▶ [Problem requirements]: Reproduce the listing verbatim.

▶ [Provided entries]:
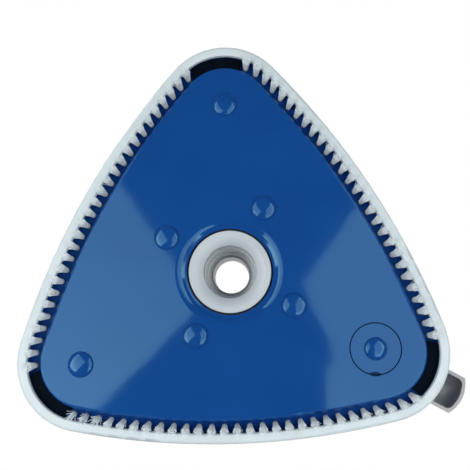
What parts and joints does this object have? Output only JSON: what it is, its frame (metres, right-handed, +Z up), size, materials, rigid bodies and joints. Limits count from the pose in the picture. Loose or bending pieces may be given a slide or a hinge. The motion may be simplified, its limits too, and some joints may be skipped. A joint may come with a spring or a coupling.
{
  "type": "manual vacuum head",
  "caption": "Triangular manual pool vacuum head with brushed underside, soft bumper, swivelling hose spigot and a fold-back forked pole handle.",
  "frame": {"origin": "on the hub axis, in the plane that the bristle tips stand on", "axes": "+Z up along the hub axis, out of the hose spigot; +Y towards the rear corner that the handle lies over; +X to the right"},
  "size_m": [0.2966, 0.3154, 0.09],
  "materials": {
    "blue_plastic": "glossy moulded",
    "navy_plastic": "satin moulded",
    "pale_vinyl": "smooth soft vinyl",
    "pale_grey_plastic": "satin moulded",
    "grey_plastic": "satin moulded",
    "bristle_nylon": "fine translucent filaments",
    "black_rubber": "matt",
    "white_nylon": "satin",
    "stainless": "polished stainless",
    "ballast_steel": "dark coated"
  },
  "bodies": {
    "head": {"base_plate": "blue_plastic", "top_shell": "blue_plastic", "access_plug": "blue_plastic", "bumper": "pale_vinyl", "plug_seal": "black_rubber", "thrust_washer": "white_nylon", "handle_bracket": "grey_plastic", "pivot_pin_left": "stainless", "pivot_pin_right": "stainless", "shell_screws": "stainless", "bracket_screws": "stainless", "corner_seal_rear": "black_rubber", "weight_rear": "ballast_steel", "corner_seal_front_left": "black_rubber", "weight_front_left": "ballast_steel", "corner_seal_front_right": "black_rubber", "weight_front_right": "ballast_steel", "brush_strip_left": "navy_plastic", "bristles_left": "bristle_nylon", "brush_strip_front": "navy_plastic", "bristles_front": "bristle_nylon", "brush_strip_right": "navy_plastic", "bristles_right": "bristle_nylon"},
    "neck": {"neck_seal": "black_rubber", "swivel_neck": "pale_grey_plastic"},
    "handle": {"handle": "grey_plastic", "spring_clip": "stainless"},
    "button_left": {"button_left": "pale_grey_plastic"},
    "button_right": {"button_right": "pale_grey_plastic"}
  },
  "joints": [
    {"name": "neck_swivel", "type": "hinge", "parent": "head", "child": "neck", "pos_m": [0, 0, 0.05], "axis": [0, 0, 1], "continuous": true},
    {"name": "handle_pivot", "type": "hinge", "parent": "head", "child": "handle", "pos_m": [0, 0, 0.063], "axis": [1, 0, 0], "range_deg": [0, 180]},
    {"name": "button_left_press", "type": "slide", "parent": "handle", "child": "button_left", "axis": [1, 0, 0], "range_m": [0, 0.0054], "stiffness_N_per_m": 600, "springref_m": -0.002, "deforming": ["spring_clip"]},
    {"name": "button_right_press", "type": "slide", "parent": "handle", "child": "button_right", "axis": [-1, 0, 0], "range_m": [0, 0.0054], "stiffness_N_per_m": 600, "springref_m": -0.002}
  ]
}
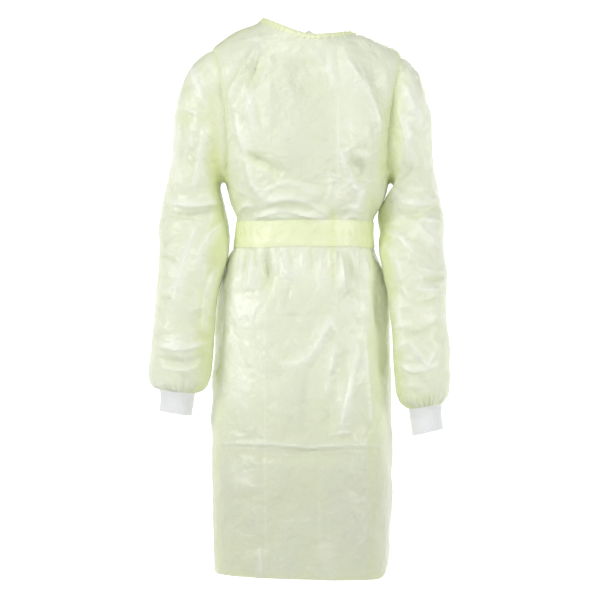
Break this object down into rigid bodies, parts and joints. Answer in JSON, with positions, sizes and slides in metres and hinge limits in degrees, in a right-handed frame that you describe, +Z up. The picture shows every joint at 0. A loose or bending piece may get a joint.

▶ [Problem solution]:
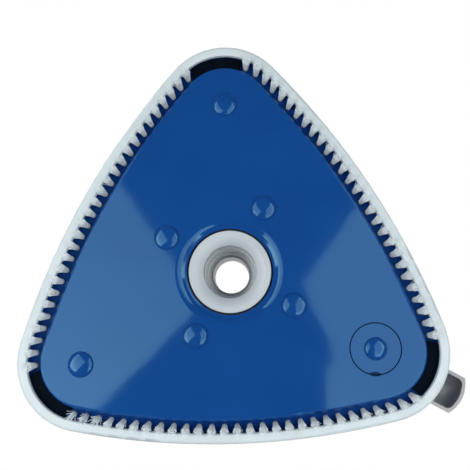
What parts and joints does this object have? Output only JSON: what it is, its frame (metres, right-handed, +Z up), size, materials, rigid bodies and joints. Limits count from the pose in the picture. Loose or bending pieces may be given a slide or a hinge. The motion may be simplified, its limits too, and some joints may be skipped. A joint may come with a spring or a coupling.
{
  "type": "manual vacuum head",
  "caption": "Triangular manual pool vacuum head with brushed underside, soft bumper, swivelling hose spigot and a fold-back forked pole handle.",
  "frame": {"origin": "on the hub axis, in the plane that the bristle tips stand on", "axes": "+Z up along the hub axis, out of the hose spigot; +Y towards the rear corner that the handle lies over; +X to the right"},
  "size_m": [0.2966, 0.3154, 0.09],
  "materials": {
    "blue_plastic": "glossy moulded",
    "navy_plastic": "satin moulded",
    "pale_vinyl": "smooth soft vinyl",
    "pale_grey_plastic": "satin moulded",
    "grey_plastic": "satin moulded",
    "bristle_nylon": "fine translucent filaments",
    "black_rubber": "matt",
    "white_nylon": "satin",
    "stainless": "polished stainless",
    "ballast_steel": "dark coated"
  },
  "bodies": {
    "head": {"base_plate": "blue_plastic", "top_shell": "blue_plastic", "access_plug": "blue_plastic", "bumper": "pale_vinyl", "plug_seal": "black_rubber", "thrust_washer": "white_nylon", "handle_bracket": "grey_plastic", "pivot_pin_left": "stainless", "pivot_pin_right": "stainless", "shell_screws": "stainless", "bracket_screws": "stainless", "corner_seal_rear": "black_rubber", "weight_rear": "ballast_steel", "corner_seal_front_left": "black_rubber", "weight_front_left": "ballast_steel", "corner_seal_front_right": "black_rubber", "weight_front_right": "ballast_steel", "brush_strip_left": "navy_plastic", "bristles_left": "bristle_nylon", "brush_strip_front": "navy_plastic", "bristles_front": "bristle_nylon", "brush_strip_right": "navy_plastic", "bristles_right": "bristle_nylon"},
    "neck": {"neck_seal": "black_rubber", "swivel_neck": "pale_grey_plastic"},
    "handle": {"handle": "grey_plastic", "spring_clip": "stainless"},
    "button_left": {"button_left": "pale_grey_plastic"},
    "button_right": {"button_right": "pale_grey_plastic"}
  },
  "joints": [
    {"name": "neck_swivel", "type": "hinge", "parent": "head", "child": "neck", "pos_m": [0, 0, 0.05], "axis": [0, 0, 1], "continuous": true},
    {"name": "handle_pivot", "type": "hinge", "parent": "head", "child": "handle", "pos_m": [0, 0, 0.063], "axis": [1, 0, 0], "range_deg": [0, 180]},
    {"name": "button_left_press", "type": "slide", "parent": "handle", "child": "button_left", "axis": [1, 0, 0], "range_m": [0, 0.0054], "stiffness_N_per_m": 600, "springref_m": -0.002, "deforming": ["spring_clip"]},
    {"name": "button_right_press", "type": "slide", "parent": "handle", "child": "button_right", "axis": [-1, 0, 0], "range_m": [0, 0.0054], "stiffness_N_per_m": 600, "springref_m": -0.002}
  ]
}
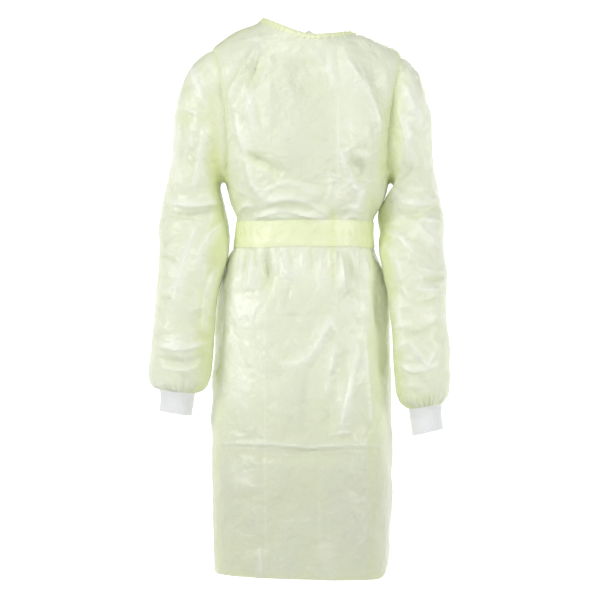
Break this object down into rigid bodies, parts and joints. Answer in JSON, with positions, sizes and slides in metres and hinge limits in degrees, in a right-handed frame that you describe, +Z up. The picture shows every joint at 0. A loose or bending piece may get a joint.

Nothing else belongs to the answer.